Reproduce each line from the records that holds "joints".

=== Dataset content ===

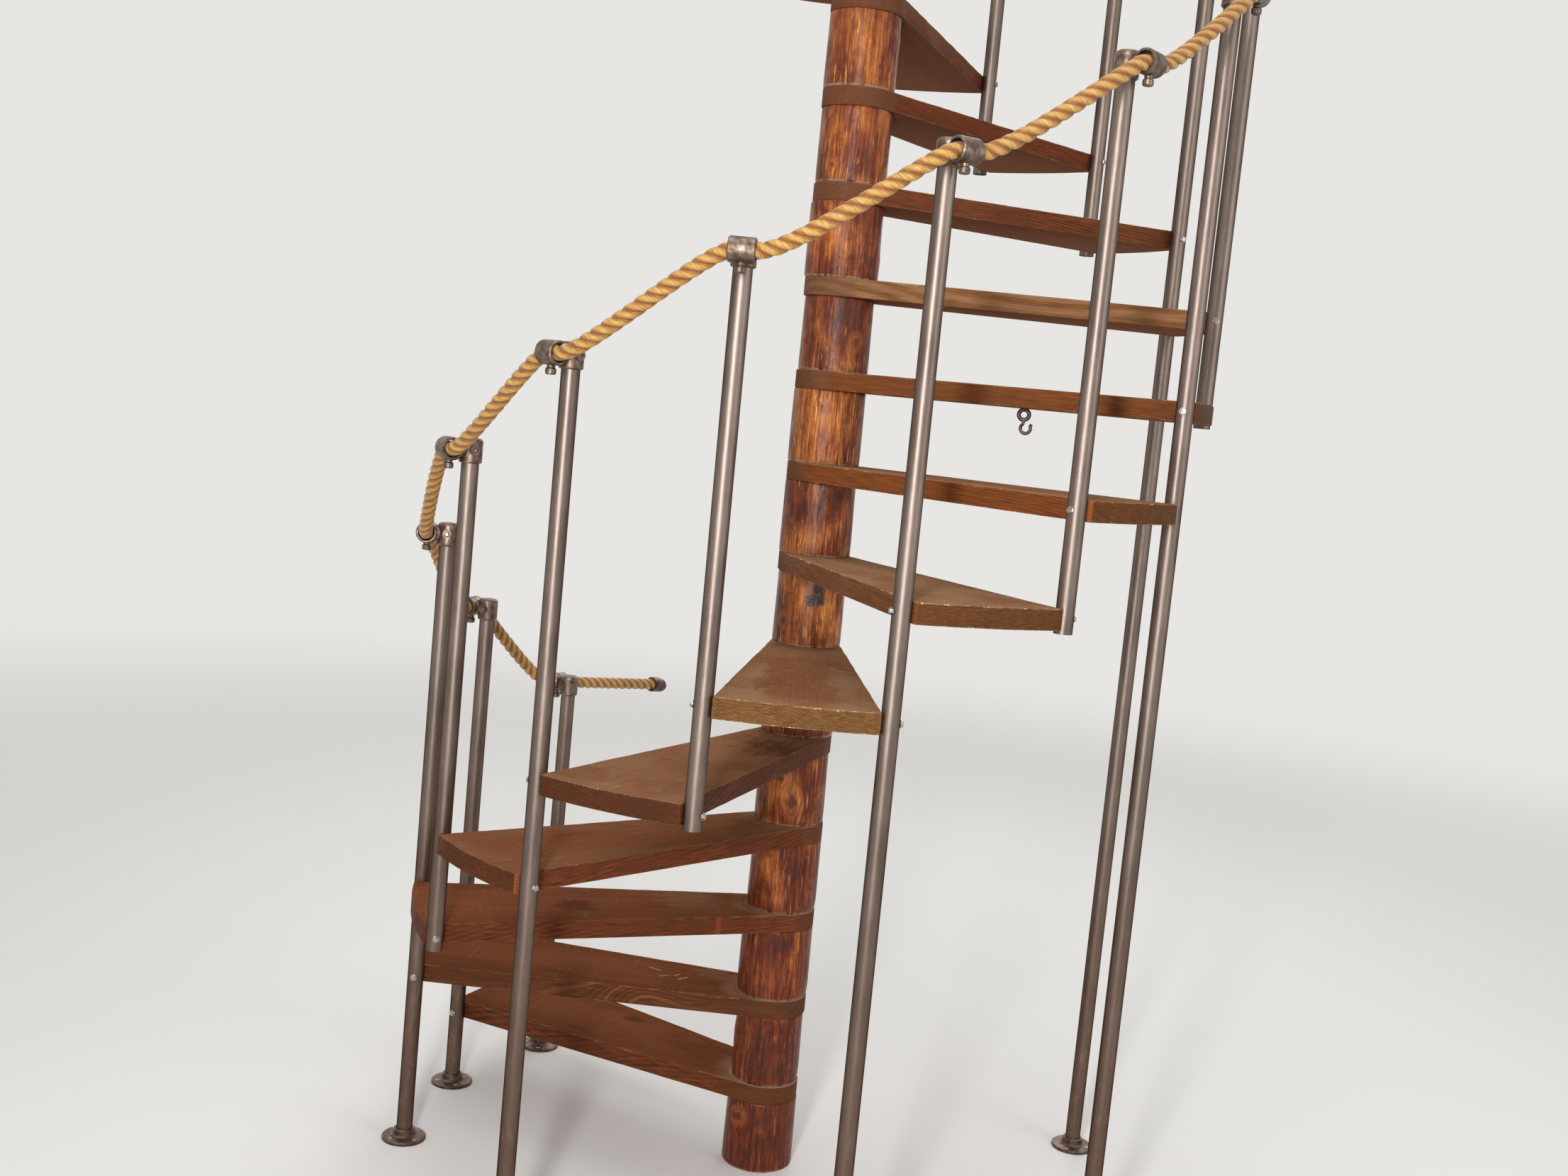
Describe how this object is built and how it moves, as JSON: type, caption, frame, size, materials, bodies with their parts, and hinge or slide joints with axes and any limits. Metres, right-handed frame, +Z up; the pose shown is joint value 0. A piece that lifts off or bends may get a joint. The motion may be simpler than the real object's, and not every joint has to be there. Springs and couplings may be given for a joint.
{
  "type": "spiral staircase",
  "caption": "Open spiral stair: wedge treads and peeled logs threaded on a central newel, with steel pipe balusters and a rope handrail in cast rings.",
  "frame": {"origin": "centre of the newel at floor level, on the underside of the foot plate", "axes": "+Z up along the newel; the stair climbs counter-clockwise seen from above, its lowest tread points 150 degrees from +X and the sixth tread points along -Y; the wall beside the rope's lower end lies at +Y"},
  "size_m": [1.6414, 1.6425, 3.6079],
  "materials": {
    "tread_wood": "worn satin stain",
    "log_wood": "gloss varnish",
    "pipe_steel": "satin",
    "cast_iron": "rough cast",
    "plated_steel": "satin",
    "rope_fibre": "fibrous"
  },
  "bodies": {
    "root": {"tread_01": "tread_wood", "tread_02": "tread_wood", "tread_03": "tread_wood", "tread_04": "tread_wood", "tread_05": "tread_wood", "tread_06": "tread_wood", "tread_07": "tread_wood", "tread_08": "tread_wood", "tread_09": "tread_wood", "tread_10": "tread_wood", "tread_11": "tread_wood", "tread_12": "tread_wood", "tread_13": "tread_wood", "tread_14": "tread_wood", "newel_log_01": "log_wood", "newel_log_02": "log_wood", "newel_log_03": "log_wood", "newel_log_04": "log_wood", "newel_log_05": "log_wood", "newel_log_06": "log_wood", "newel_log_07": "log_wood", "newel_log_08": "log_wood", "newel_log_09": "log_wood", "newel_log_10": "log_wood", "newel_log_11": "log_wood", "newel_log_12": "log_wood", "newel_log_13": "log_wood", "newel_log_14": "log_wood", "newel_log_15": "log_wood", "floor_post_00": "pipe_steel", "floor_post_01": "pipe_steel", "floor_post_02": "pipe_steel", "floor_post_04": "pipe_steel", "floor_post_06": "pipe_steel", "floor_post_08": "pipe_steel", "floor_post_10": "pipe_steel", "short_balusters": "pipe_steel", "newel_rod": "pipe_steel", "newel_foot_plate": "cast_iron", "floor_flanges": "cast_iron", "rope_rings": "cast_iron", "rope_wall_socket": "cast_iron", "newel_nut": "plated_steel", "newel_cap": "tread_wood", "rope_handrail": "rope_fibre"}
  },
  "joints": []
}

===
=== Dataset content ===

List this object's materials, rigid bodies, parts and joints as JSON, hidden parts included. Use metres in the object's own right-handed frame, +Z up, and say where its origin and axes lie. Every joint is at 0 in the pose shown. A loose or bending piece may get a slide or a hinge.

===
=== Dataset content ===

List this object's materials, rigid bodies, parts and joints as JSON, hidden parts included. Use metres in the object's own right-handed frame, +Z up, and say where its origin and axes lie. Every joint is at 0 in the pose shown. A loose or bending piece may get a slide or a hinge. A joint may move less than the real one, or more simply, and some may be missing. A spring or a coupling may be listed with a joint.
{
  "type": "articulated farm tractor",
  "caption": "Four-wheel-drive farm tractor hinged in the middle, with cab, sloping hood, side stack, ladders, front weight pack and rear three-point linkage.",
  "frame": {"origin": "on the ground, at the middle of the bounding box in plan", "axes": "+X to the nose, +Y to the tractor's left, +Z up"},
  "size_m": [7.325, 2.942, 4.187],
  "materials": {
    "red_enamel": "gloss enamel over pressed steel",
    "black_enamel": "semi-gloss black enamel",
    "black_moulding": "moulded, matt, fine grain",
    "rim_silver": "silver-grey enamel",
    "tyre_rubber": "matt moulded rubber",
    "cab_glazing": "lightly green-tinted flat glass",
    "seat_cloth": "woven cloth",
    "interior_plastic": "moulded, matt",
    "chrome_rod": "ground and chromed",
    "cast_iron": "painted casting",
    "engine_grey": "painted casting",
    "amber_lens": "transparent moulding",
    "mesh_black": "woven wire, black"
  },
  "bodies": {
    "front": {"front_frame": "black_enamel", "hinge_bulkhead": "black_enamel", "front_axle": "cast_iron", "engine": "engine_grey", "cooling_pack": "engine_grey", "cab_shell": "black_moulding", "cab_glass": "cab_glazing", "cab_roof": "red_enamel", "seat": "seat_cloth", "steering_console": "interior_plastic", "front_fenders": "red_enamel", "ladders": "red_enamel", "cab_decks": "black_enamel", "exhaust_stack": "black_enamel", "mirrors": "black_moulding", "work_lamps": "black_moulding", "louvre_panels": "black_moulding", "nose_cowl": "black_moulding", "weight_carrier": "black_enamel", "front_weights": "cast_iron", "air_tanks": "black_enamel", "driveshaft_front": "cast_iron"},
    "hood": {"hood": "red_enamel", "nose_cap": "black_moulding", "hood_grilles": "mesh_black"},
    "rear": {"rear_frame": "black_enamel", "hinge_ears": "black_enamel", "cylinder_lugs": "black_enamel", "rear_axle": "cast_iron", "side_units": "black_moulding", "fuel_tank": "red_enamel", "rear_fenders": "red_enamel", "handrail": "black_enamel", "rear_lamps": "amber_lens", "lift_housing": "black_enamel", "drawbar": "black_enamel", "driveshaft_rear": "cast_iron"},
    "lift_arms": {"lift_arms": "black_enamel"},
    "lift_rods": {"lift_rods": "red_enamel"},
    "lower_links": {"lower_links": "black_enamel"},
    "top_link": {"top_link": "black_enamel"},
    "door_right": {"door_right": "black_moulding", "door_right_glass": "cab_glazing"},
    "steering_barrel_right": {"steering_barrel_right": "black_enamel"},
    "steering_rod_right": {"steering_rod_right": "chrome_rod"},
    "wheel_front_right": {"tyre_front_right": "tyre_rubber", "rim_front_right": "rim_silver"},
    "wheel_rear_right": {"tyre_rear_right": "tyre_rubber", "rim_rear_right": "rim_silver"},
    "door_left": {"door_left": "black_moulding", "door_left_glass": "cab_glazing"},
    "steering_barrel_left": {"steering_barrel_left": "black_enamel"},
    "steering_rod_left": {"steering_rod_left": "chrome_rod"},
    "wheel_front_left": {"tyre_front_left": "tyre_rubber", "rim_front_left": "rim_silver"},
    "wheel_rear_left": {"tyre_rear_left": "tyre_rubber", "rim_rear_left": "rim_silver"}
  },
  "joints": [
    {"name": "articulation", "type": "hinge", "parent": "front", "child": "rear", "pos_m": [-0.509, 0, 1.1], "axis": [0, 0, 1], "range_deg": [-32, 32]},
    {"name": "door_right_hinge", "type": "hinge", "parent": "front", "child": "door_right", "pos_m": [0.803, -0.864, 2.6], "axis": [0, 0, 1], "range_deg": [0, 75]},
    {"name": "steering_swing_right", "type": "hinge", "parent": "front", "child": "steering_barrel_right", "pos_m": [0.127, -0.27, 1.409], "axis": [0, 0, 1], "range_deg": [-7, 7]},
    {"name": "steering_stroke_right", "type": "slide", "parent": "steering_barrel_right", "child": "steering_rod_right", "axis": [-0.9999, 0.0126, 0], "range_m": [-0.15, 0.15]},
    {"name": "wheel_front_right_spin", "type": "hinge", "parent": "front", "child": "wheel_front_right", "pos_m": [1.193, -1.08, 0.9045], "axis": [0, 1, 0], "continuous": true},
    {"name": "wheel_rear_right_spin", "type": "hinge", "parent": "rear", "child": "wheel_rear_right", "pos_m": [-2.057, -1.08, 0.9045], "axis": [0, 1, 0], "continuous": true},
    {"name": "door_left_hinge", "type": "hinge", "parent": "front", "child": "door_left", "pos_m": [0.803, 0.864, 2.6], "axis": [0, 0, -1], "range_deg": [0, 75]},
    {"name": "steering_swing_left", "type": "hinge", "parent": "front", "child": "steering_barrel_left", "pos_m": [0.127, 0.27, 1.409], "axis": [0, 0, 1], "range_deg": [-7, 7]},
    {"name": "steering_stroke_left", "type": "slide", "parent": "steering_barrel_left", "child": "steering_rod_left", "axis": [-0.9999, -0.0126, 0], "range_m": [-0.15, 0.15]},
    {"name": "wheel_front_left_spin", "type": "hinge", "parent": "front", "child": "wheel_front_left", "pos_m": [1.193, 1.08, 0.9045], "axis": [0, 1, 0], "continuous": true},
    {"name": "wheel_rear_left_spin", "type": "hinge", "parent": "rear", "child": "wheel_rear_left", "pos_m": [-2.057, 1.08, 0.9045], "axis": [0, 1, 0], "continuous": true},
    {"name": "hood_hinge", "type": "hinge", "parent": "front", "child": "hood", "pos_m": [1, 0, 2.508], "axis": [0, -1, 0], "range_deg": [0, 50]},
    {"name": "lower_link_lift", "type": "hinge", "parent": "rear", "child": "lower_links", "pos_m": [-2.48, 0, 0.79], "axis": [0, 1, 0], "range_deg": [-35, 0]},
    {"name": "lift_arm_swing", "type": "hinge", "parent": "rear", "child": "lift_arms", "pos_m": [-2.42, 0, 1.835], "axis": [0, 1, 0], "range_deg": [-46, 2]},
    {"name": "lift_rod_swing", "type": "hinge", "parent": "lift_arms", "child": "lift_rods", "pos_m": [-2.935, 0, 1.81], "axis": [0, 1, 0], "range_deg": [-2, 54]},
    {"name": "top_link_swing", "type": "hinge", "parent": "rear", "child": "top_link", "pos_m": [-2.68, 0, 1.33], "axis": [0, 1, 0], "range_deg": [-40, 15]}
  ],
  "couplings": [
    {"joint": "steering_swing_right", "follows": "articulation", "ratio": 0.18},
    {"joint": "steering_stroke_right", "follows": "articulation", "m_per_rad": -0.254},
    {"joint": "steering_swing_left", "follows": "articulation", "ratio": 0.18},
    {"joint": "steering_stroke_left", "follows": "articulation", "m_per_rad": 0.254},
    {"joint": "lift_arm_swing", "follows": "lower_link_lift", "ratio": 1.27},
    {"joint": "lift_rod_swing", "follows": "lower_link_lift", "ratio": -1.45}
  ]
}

===

= Answer to the exercise =
Describe how this object is built and how it moves, as JSON: type, caption, frame, size, materials, bodies with their parts, and hinge or slide joints with axes and any limits. Metres, right-handed frame, +Z up; the pose shown is joint value 0. A piece that lifts off or bends may get a joint. The motion may be simpler than the real object's, and not every joint has to be there. Springs and couplings may be given for a joint.
  "joints": []
List this object's materials, rigid bodies, parts and joints as JSON, hidden parts included. Use metres in the object's own right-handed frame, +Z up, and say where its origin and axes lie. Every joint is at 0 in the pose shown. A loose or bending piece may get a slide or a hinge.
List this object's materials, rigid bodies, parts and joints as JSON, hidden parts included. Use metres in the object's own right-handed frame, +Z up, and say where its origin and axes lie. Every joint is at 0 in the pose shown. A loose or bending piece may get a slide or a hinge. A joint may move less than the real one, or more simply, and some may be missing. A spring or a coupling may be listed with a joint.
  "joints": [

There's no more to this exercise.